======== Dataset extract

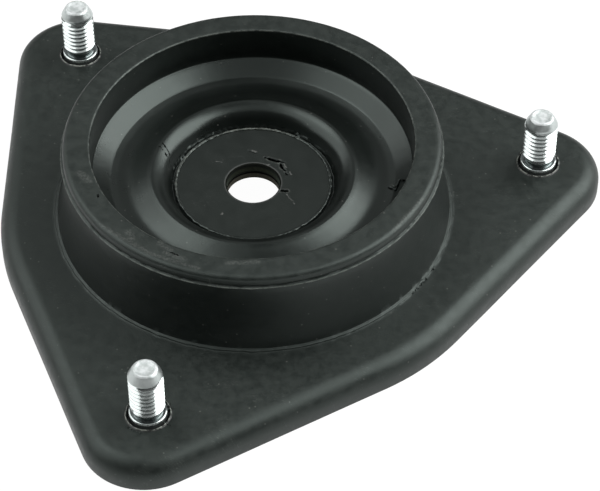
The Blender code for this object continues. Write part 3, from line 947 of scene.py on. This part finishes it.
def edge_mask(tree, place, radius, height):
    """Rubbed light lines, broken up, on the ring's inner edge and along its flash lip."""
    broken = noise_value(tree, place, 1.8, 5.0, 0.65)
    inner = times(tree, band_mask(tree, radius, RING_BORE_R + 0.15, 0.3),
                  band_mask(tree, height, RING_RISE - 0.15, 0.3))
    lip = times(tree, band_mask(tree, radius, LIP_R, 0.45),
                band_mask(tree, height, LIP_RISE + 0.15, 0.35))
    inner = times(tree, inner, remap(tree, broken, 0.42, 0.56, 0.1, 0.8))
    lip = times(tree, lip, remap(tree, broken, 0.38, 0.56, 0.15, 1.0))
    return maths(tree, "MAXIMUM", inner, lip)


def glossy_mask(tree, radius, height):
    """1 inside the ring and less on its flared wall, where the rubber is darker and sleeker."""
    inside = remap(tree, radius, RING_BORE_R + 0.3, RING_BORE_R - 0.2)
    wall = times(tree, remap(tree, height, 0.3, 1.2), remap(tree, height, 18.4, 17.8))
    wall = times(tree, wall, maths(tree, "SUBTRACT", 1.0, inside))
    return maths(tree, "MAXIMUM", inside, times(tree, wall, 0.7))


def make_rubber_material():
    """Black moulded rubber, lighter on the plate and the ring's top, with its wear, painted shade in its
    nicks, and a painted shadow and painted highlights at the torn flap on the ledge.
    """
    material, tree, shader = new_material("moulded_rubber")
    place = hub_coordinates(tree)
    radius = hub_radius(tree, place)
    height_up = hub_height(tree, place)
    glossy = glossy_mask(tree, radius, height_up)
    mottle = noise_value(tree, place, 9.0, 4.0, 0.6)
    blotches = remap(tree, noise_value(tree, place, 2.4, 6.0, 0.72), 0.3, 0.7)
    # a lighter, blotchy tone outside the ring and a darker one inside it and on its flared wall
    outer_color = mix_color(tree, blotches, (0.0035, 0.0050, 0.0043, 1), (0.0105, 0.0126, 0.0112, 1))
    inner_color = mix_color(tree, mottle, (0.0022, 0.003, 0.0026, 1), (0.0045, 0.0056, 0.005, 1))
    color = mix_color(tree, glossy, outer_color, inner_color)
    scuffs = use_group(tree, SCUFFS, {"Vector": place, "Size": 1.3, "Share": 0.55}, "Mask")
    marks = marks_mask(tree, place, RUBBER_SCUFFS_AND_HIGHLIGHTS)
    nicks_and_shadow = remap(tree, marks_mask(tree, place, RUBBER_NICKS_AND_SHADOW), 0.2, 0.6)
    specks = use_group(tree, SPECKS, {"Vector": place, "Size": 1.1, "Share": 0.05}, "Mask")
    worn = times(tree, maths(tree, "SUBTRACT", 1.0, glossy), 0.5)
    color = mix_color(tree, times(tree, scuffs, worn), color, (0.07, 0.075, 0.07, 1))
    color = mix_color(tree, edge_mask(tree, place, radius, height_up), color, (0.10, 0.108, 0.098, 1))
    torn = remap(tree, noise_value(tree, place, 0.55, 4.0, 0.7), 0.42, 0.58, 0.1, 1.0)
    # lighter along the marks: rubbed scuffs, and the painted highlight on the torn flap
    light = times(tree, remap(tree, marks, 0.1, 0.8, 0.0, 0.2), torn)
    color = mix_color(tree, light, color, (0.16, 0.165, 0.155, 1))
    color = mix_color(tree, times(tree, specks, 0.4), color, (0.12, 0.12, 0.11, 1))
    color = mix_color(tree, flash_mask(tree, place, radius, height_up), color, (0.3, 0.32, 0.29, 1))
    # painted shade: the nicks and the flap's shadow go near-black, and metallic keeps them dark
    color = mix_color(tree, nicks_and_shadow, color, (0.002, 0.002, 0.002, 1))
    tree.links.new(nicks_and_shadow, shader.inputs["Metallic"])
    dull = remap(tree, blotches, 0.0, 1.0, 0.42, 0.52)
    sleek = remap(tree, mottle, 0.3, 0.7, 0.27, 0.33)
    roughness = add_node(tree, "ShaderNodeMix", {"Factor": glossy, "A": dull, "B": sleek}).outputs["Result"]
    shader.inputs["Specular Tint"].default_value = COOL_GLOSS
    grain = use_group(tree, GRAIN, {"Vector": place, "Size": 0.45}, "Height")
    height = maths(tree, "SUBTRACT", maths(tree, "ADD", grain, times(tree, marks, 0.6)),
                   times(tree, nicks_and_shadow, 3.0))
    connect(tree, shader, color, roughness, height, 0.3, 0.0001)
    return material


def make_steel_material():
    """Thin black coat on stamped steel, worn to dull metal in the rod hole, with a painted shadow along the
    top of the bearing cup's hole wall.
    """
    material, tree, shader = new_material("coated_steel")
    place = hub_coordinates(tree)
    mottle = noise_value(tree, place, 5.0, 5.0, 0.6)
    color = mix_color(tree, mottle, (0.02, 0.021, 0.021, 1), (0.042, 0.044, 0.043, 1))
    scuffs = use_group(tree, SCUFFS, {"Vector": place, "Size": 1.6, "Share": 0.7}, "Mask")
    color = mix_color(tree, times(tree, scuffs, 0.5), color, (0.14, 0.14, 0.135, 1))
    radius = hub_radius(tree, place)
    height = hub_height(tree, place)
    hole = remap(tree, radius, ROD_HOLE_R + 0.35, ROD_HOLE_R + 0.1)
    cloud = noise_value(tree, place, 0.8, 3.0)
    rust_and_shade = mix_color(tree, cloud, (0.012, 0.011, 0.006, 1), (0.055, 0.052, 0.032, 1))
    # painted shadow along the top of the cup's hole wall, in the gap under the hub plate
    shaded = remap(tree, height, SEAT_TOP - 0.5, SEAT_TOP - 0.25)
    rust_and_shade = mix_color(tree, shaded, rust_and_shade, (0.006, 0.006, 0.005, 1))
    color = mix_color(tree, hole, color, rust_and_shade)
    unlit = times(tree, hole, remap(tree, shaded, 0.0, 1.0, 0.3, 1.0))
    tree.links.new(maths(tree, "MAXIMUM", unlit, 0.3), shader.inputs["Metallic"])
    grain = use_group(tree, GRAIN, {"Vector": place, "Size": 0.35}, "Height")
    satin = remap(tree, mottle, 0.3, 0.7, 0.36, 0.5)
    roughness = maths(tree, "MAXIMUM", satin, times(tree, hole, 0.85))
    connect(tree, shader, color, roughness, grain, 0.15, 0.0001)
    return material


# Light streaks and specks on the hub plate: start and end as angle, radius and height, then width
HUB_STREAKS = (
    ((81.2, 6.6, HUB_RISE), (78.0, 7.0, HUB_RISE), 0.40),
    ((60.0, 9.6, HUB_RISE), (52.0, 9.3, HUB_RISE), 0.30),
    ((41.5, 9.3, HUB_RISE), (37.0, 9.4, HUB_RISE), 0.40),
    ((353.0, 8.8, HUB_RISE), (343.6, 12.2, HUB_RISE), 0.26),
    ((110.4, 10.8, HUB_RISE), (106.0, 10.5, HUB_RISE), 0.45),
    ((156.7, 10.2, HUB_RISE), (160.5, 11.5, HUB_RISE), 0.22),
    ((253.7, 12.3, HUB_RISE), (254.6, 12.6, HUB_RISE), 0.35),
    ((232.0, 13.4, HUB_RISE), (233.0, 13.6, HUB_RISE), 0.25),
)


def make_hub_material():
    """Matt bonding coat on the hub plate, with gouges and light streaks round the rod hole, painted shade
    in the gouges and painted shade at the top and foot of the hole wall.
    """
    material, tree, shader = new_material("hub_coating")
    place = hub_coordinates(tree)
    mottle = noise_value(tree, place, 4.0, 5.0, 0.65)
    color = mix_color(tree, mottle, (0.001, 0.0018, 0.0013, 1), (0.0062, 0.0075, 0.0066, 1))
    scuffs = use_group(tree, SCUFFS, {"Vector": place, "Size": 1.1, "Share": 0.6}, "Mask")
    color = mix_color(tree, times(tree, scuffs, 0.3), color, (0.09, 0.09, 0.088, 1))
    streaks = remap(tree, marks_mask(tree, place, HUB_STREAKS), 0.2, 0.8, 0.0, 0.4)
    color = mix_color(tree, streaks, color, (0.17, 0.17, 0.16, 1))
    height = hub_height(tree, place)
    radius = hub_radius(tree, place)
    burr = remap(tree, height, HUB_RISE, HUB_RISE + 0.04, 0.0, 0.3)
    color = mix_color(tree, burr, color, (0.12, 0.125, 0.115, 1))
    # painted shade: near-black down in the gouges
    gouge_shade = remap(tree, height, HUB_RISE - 0.07, HUB_RISE - 0.2)
    color = mix_color(tree, gouge_shade, color, (0.0008, 0.001, 0.0009, 1))
    bare = remap(tree, radius, ROD_HOLE_R + 0.34, ROD_HOLE_R + 0.26)
    cloud = noise_value(tree, place, 0.5, 3.0)
    metal = mix_color(tree, cloud, (0.006, 0.007, 0.005, 1), (0.05, 0.054, 0.038, 1))
    color = mix_color(tree, bare, color, metal)
    upper = remap(tree, maths(tree, "ADD", height, times(tree, cloud, 0.8)),
                  HUB_RISE - 0.9, HUB_RISE - 0.4)
    lower = remap(tree, height, HUB_RISE - 2.1, HUB_RISE - 2.4)
    shaded = times(tree, bare, maths(tree, "MAXIMUM", upper, lower))
    color = mix_color(tree, shaded, color, (0.012, 0.013, 0.011, 1))
    unlit = maths(tree, "MAXIMUM", shaded, gouge_shade)
    tree.links.new(unlit, shader.inputs["Metallic"])
    edge = times(tree, band_mask(tree, radius, ROD_HOLE_R + ROD_CHAMFER + 0.1, 0.25), 0.25)
    color = mix_color(tree, edge, color, (0.15, 0.15, 0.145, 1))
    shader.inputs["Specular IOR Level"].default_value = 0.36
    grain = use_group(tree, GRAIN, {"Vector": place, "Size": 0.4}, "Height")
    shader.inputs["Specular Tint"].default_value = COOL_GLOSS
    satin = remap(tree, mottle, 0.3, 0.7, 0.46, 0.56)
    roughness = maths(tree, "MAXIMUM", satin, times(tree, bare, 0.85))
    connect(tree, shader, color, roughness, grain, 0.2, 0.0001)
    return material


def make_zinc_material():
    """Zinc plate: bright on the thread, duller and cloudy on the sheared end face, with painted shade on
    the neck.
    """
    material, tree, shader = new_material("zinc_plate")
    place = hub_coordinates(tree)
    height = hub_height(tree, place)
    end_face = remap(tree, height, STUD_RISE - 0.4, STUD_RISE - 0.25)
    cloud = noise_value(tree, place, 1.4, 4.0, 0.6)
    color = mix_color(tree, cloud, (0.42, 0.47, 0.46, 1), (0.66, 0.70, 0.69, 1))
    sheared = mix_color(tree, remap(tree, cloud, 0.35, 0.65), (0.46, 0.50, 0.49, 1), (0.66, 0.69, 0.69, 1))
    color = mix_color(tree, end_face, color, sheared)
    neck_top = SHOULDER_RISE + NECK_LENGTH
    # painted shade on the neck under the last thread
    neck_shade = times(tree, remap(tree, height, SHOULDER_RISE - 0.06, SHOULDER_RISE),
                   remap(tree, height, neck_top + 0.3, neck_top - 0.2))
    color = mix_color(tree, times(tree, neck_shade, 0.75), color, (0.07, 0.09, 0.09, 1))
    tip = remap(tree, height, STUD_RISE - TIP_LENGTH - 0.6, STUD_RISE - TIP_LENGTH + 0.4)
    polished = remap(tree, cloud, 0.3, 0.7, 0.15, 0.24)
    duller = remap(tree, maths(tree, "ADD", tip, end_face), 0.0, 2.0, 0.0, 0.34)
    roughness = maths(tree, "ADD", polished, duller)
    metallic = remap(tree, end_face, 0.0, 1.0, 0.93, 0.6)
    tree.links.new(metallic, shader.inputs["Metallic"])
    grain = use_group(tree, GRAIN, {"Vector": place, "Size": 0.5}, "Height")
    connect(tree, shader, color, roughness, grain, 0.12, 0.00005)
    return material


def make_flash_material():
    """Thin torn rubber round the studs, pale where it has whitened."""
    material, tree, shader = new_material("stud_flash")
    place = hub_coordinates(tree)
    height = hub_height(tree, place)
    torn = times(tree, remap(tree, noise_value(tree, place, 0.9, 5.0, 0.7), 0.42, 0.58),
                 remap(tree, height, 0.02, 0.16))
    color = mix_color(tree, torn, (0.01, 0.012, 0.011, 1), (0.24, 0.26, 0.23, 1))
    grain = use_group(tree, GRAIN, {"Vector": place, "Size": 0.3}, "Height")
    connect(tree, shader, color, remap(tree, torn, 0.0, 1.0, 0.45, 0.6), grain, 0.3, 0.0001)
    return material


# Stage


def set_camera():
    turn = math.radians(CAMERA_TURN)
    tilt = math.radians(CAMERA_TILT)
    spin = Matrix.Rotation(turn, 3, "Z")
    back = spin @ Vector((0.0, -math.cos(tilt), math.sin(tilt)))
    right = spin @ Vector((1.0, 0.0, 0.0))
    up = back.cross(right)
    place = Vector((0.0, HUB_Y, PLATE_TOP))
    place += back * CAMERA_DISTANCE + right * CAMERA_SHIFT_RIGHT + up * CAMERA_SHIFT_UP
    axes = Matrix((right, up, back)).transposed() @ Matrix.Rotation(math.radians(CAMERA_ROLL), 3, "Z")
    data = bpy.data.cameras.new("photo_camera")
    data.lens = LENS
    data.sensor_width = 36.0
    camera = bpy.data.objects.new("photo_camera", data)
    camera.matrix_world = Matrix.Translation(place) @ axes.to_4x4()
    bpy.context.scene.collection.objects.link(camera)
    bpy.context.scene.camera = camera


def add_floor():
    """A white floor that keeps a faint shadow and shows white to the camera and in gloss."""
    bm = bmesh.new()
    bmesh.ops.create_grid(bm, x_segments=1, y_segments=1, size=FLOOR_REACH)
    mesh = bpy.data.meshes.new("floor")
    bm.to_mesh(mesh)
    bm.free()
    floor = bpy.data.objects.new("floor", mesh)
    floor.location.z = -FLOOR_DROP
    bpy.context.scene.collection.objects.link(floor)
    material, tree, shader = new_material("pale_floor")
    shader.inputs["Base Color"].default_value = (0.9, 0.9, 0.9, 1)
    shader.inputs["Roughness"].default_value = 0.9
    shader.inputs["Specular IOR Level"].default_value = 0.1
    path = add_node(tree, "ShaderNodeLightPath").outputs
    seen = maths(tree, "MAXIMUM", path["Is Camera Ray"],
                 maths(tree, "MAXIMUM", path["Is Glossy Ray"], path["Is Transmission Ray"]))
    share = times(tree, seen, 0.93)
    glow = add_node(tree, "ShaderNodeEmission", {"Color": (1, 1, 1, 1), "Strength": 1.05})
    mix = add_node(tree, "ShaderNodeMixShader", {0: share, 1: shader.outputs[0], 2: glow.outputs[0]})
    tree.links.new(mix.outputs[0], tree.nodes["Material Output"].inputs["Surface"])
    mesh.materials.append(material)


def add_softbox(name, turn, rise, width, height, radiance):
    """A soft box towards an azimuth and elevation, both seen from the camera's side."""
    data = bpy.data.lights.new(name, "AREA")
    data.shape = "RECTANGLE"
    data.size = width
    data.size_y = height
    data.energy = radiance * math.pi * width * height
    lamp = bpy.data.objects.new(name, data)
    flat = BOX_DISTANCE * math.cos(math.radians(rise))
    place = polar(turn + CAMERA_TURN, flat, BOX_DISTANCE * math.sin(math.radians(rise)))
    lamp.location = place
    lamp.rotation_euler = (-place).to_track_quat("-Z", "Y").to_euler()
    bpy.context.scene.collection.objects.link(lamp)


def add_world():
    world = bpy.data.worlds.new("studio")
    world.use_nodes = True
    background = world.node_tree.nodes["Background"].inputs
    background["Color"].default_value = (1, 1, 1, 1)
    background["Strength"].default_value = WORLD_STRENGTH
    bpy.context.scene.world = world


MARK = make_mark_group()
SPECKS = make_speck_group()
GRAIN = make_grain_group()
SCUFFS = make_scuff_group()
RUBBER = make_rubber_material()
STEEL = make_steel_material()
HUB_COAT = make_hub_material()
ZINC = make_zinc_material()
TORN_RUBBER = make_flash_material()

make_rubber()
make_stud_flash()
make_crumbs()
make_torn_slivers()
make_steel_plate()
make_hub_disc()
make_bearing_cup()
for stud_side in CORNER_ANGLES:
    make_stud(stud_side)

set_camera()
add_floor()
for box_name, box_values in SOFT_BOXES.items():
    add_softbox(box_name, *box_values)
add_world()
bpy.context.scene.view_settings.view_transform = "Standard"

================

● **Set exercise**: Please repeat word for word the lines above that run from the beginning through the line containing "times(tree, wall, 0.7))", keeping both the first and that last line.

● **Output for this task**:
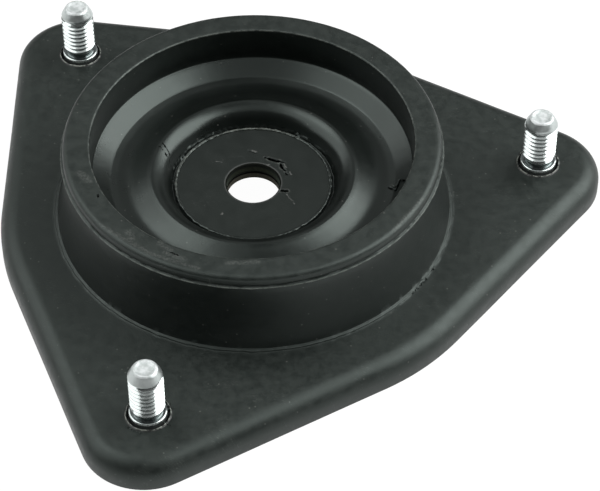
The Blender code for this object continues. Write part 3, from line 947 of scene.py on. This part finishes it.
def edge_mask(tree, place, radius, height):
    """Rubbed light lines, broken up, on the ring's inner edge and along its flash lip."""
    broken = noise_value(tree, place, 1.8, 5.0, 0.65)
    inner = times(tree, band_mask(tree, radius, RING_BORE_R + 0.15, 0.3),
                  band_mask(tree, height, RING_RISE - 0.15, 0.3))
    lip = times(tree, band_mask(tree, radius, LIP_R, 0.45),
                band_mask(tree, height, LIP_RISE + 0.15, 0.35))
    inner = times(tree, inner, remap(tree, broken, 0.42, 0.56, 0.1, 0.8))
    lip = times(tree, lip, remap(tree, broken, 0.38, 0.56, 0.15, 1.0))
    return maths(tree, "MAXIMUM", inner, lip)


def glossy_mask(tree, radius, height):
    """1 inside the ring and less on its flared wall, where the rubber is darker and sleeker."""
    inside = remap(tree, radius, RING_BORE_R + 0.3, RING_BORE_R - 0.2)
    wall = times(tree, remap(tree, height, 0.3, 1.2), remap(tree, height, 18.4, 17.8))
    wall = times(tree, wall, maths(tree, "SUBTRACT", 1.0, inside))
    return maths(tree, "MAXIMUM", inside, times(tree, wall, 0.7))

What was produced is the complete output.